Yet, as with generalities, one finds anomalies. Some relationships endure, never vanquish, always exist. As time chugs along, as situations evolve, as circumstances morph, some people stand steady in that same familiar place they've always stood. We find comfort in the familiar; we learn to rely and depend it. Where change is exciting, familiar is reliable. Without familiar, change becomes less exciting and more frightening. Everyone should be blessed to have the familiar.
Thankfully, I do. In abundance. I grew up in Sagamore Hills, a little slice of land located near Woolrich whose beauty and personality is only surpassed by the young, burgeoning families that moved in and called it home. The Fultzes to my right, the Bryertons to my left; the Blacks down the street, the Spitzers and then the Stutzs across from my brother's window. The Walkers and then the Conigliaros; the Howells and then the Fryes down the way; the Craigs up the hill, the Eberles and Magents down the hill. All of these names may sound familiar or less so. All of these names played a part in my childhood that I think back upon fondly. In reality, a neighborhood is either a collection of homes that are situated closely together.....or so much more. Sagamore Hills is most definitely the latter.
And, within that little slice of land, arose my familiar. Down the street to my left, a white house with columns in the forefront and a great yard for baseball in the back, lived the Fuller family. The mother was serene, generous, classy, inviting, and kind. The father was blunt, honest, hilarious, a man of integrity, strong, and.....blunt. Their oldest son was athletic, gregarious, big, intimidating, and, like his father, blunt. Unsurprisingly, after making fun of his ginger friend across the street for decades, he grew up, out-kicked his coverage, and married a kind and beautiful......ginger. The youngest was funny, athletic, a goon, naturally talented, and intimidated by me. Also, unsurprisingly, the great girl in Josh's life is still going through the decision-process of determining if this maniac is right for her.

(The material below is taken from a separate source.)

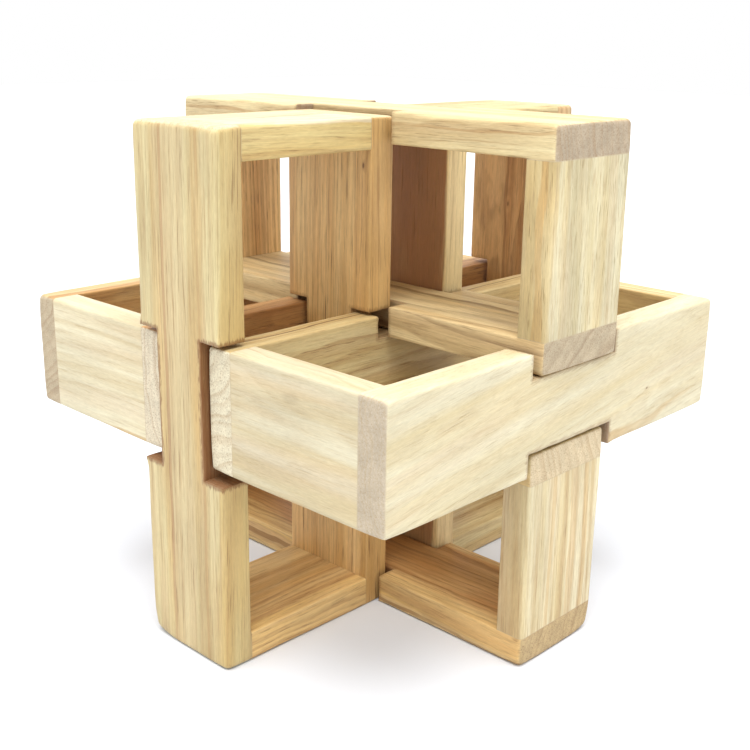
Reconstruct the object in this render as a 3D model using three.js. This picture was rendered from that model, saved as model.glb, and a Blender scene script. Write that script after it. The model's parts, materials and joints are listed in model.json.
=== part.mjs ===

From Jason winning the 'Loser Leaves Neighborhood' fight with Michael Spitzer to me putting a whooping on Josh and discarding him over the white picket fence like a sack of potatoes in our front yard, something exciting was always transpiring in our little neck of the woods. Sandlot football, wiffle ball, and driveway hoops. Endless contests of John Madden Football on the Sega, numerous viewing of high school football and basketball tape, and many, many games of flashlight tag. The Fuller Boys were great neighbors, even better people. Josh, Jason, and their mother, Mrs. Fuller, would be invited to my wedding in 1998, 2008, 2015, 2036; they're special people. Unfortunately, Mr. Fuller - as he was always called by this guy as a sign of respect - passed away. As I said on the day of his funeral, cancer walked away knowing it was in a fight with him. We miss him, dearly. The Fuller Boys are my friends and I'm honored that they will be attending my wedding.
And, if the Fuller boys were my familiar, my *danger* was located down two hills, past the Eberles, and found in a small tan house across the street from the Snyders. His mother, naturally, was personable, possessed an excellent sense of humor, even wrestled with me on occasion, and had the patience only produced by God's hands. The reason her patience was so strong.....John Edward Varner. A young man who had an unquenchable thirst for action, danger, controversy, neighborhood shenanigans, young ladies, and, in general, living life to its fullest. Hilarious, interesting, never boring, and unpredictable, Mr. Varner gave me the honor and pleasure of being his wing-man on some crazy-ass adventures, some not fit for print. And, while this probably rings familiar to those that know of this great man, there was also a side to him that is less known. Loyal, dependable, extremely smart, caring, and always up to listen to another's problems, or, 'clear the hopper' as we call it. From 'throwing' (inside joke), to driving to various spots in his White Oldsmobile, to hitting unsuccessfully on many, many ladies, John is a friend of unparalleled energy and excitement and loyalty. When asked by family members and strangers alike, "Who of your friends are you the most similar?", I inevitably respond with John's name. I'm thankful that, just as 20 years ago, that still remains true and I'm honored that he will be attending my wedding.
Sometimes, familiar breeds boredom and causes one to take for granted the gifts and traits of another. Sagamore Hills, the Fuller Boys, and John Edward Varner will never be taken for granted nor cause me boredom. They helped me grow up and become a man. I'm thankful they'll see that on full display on August 8th, 2015.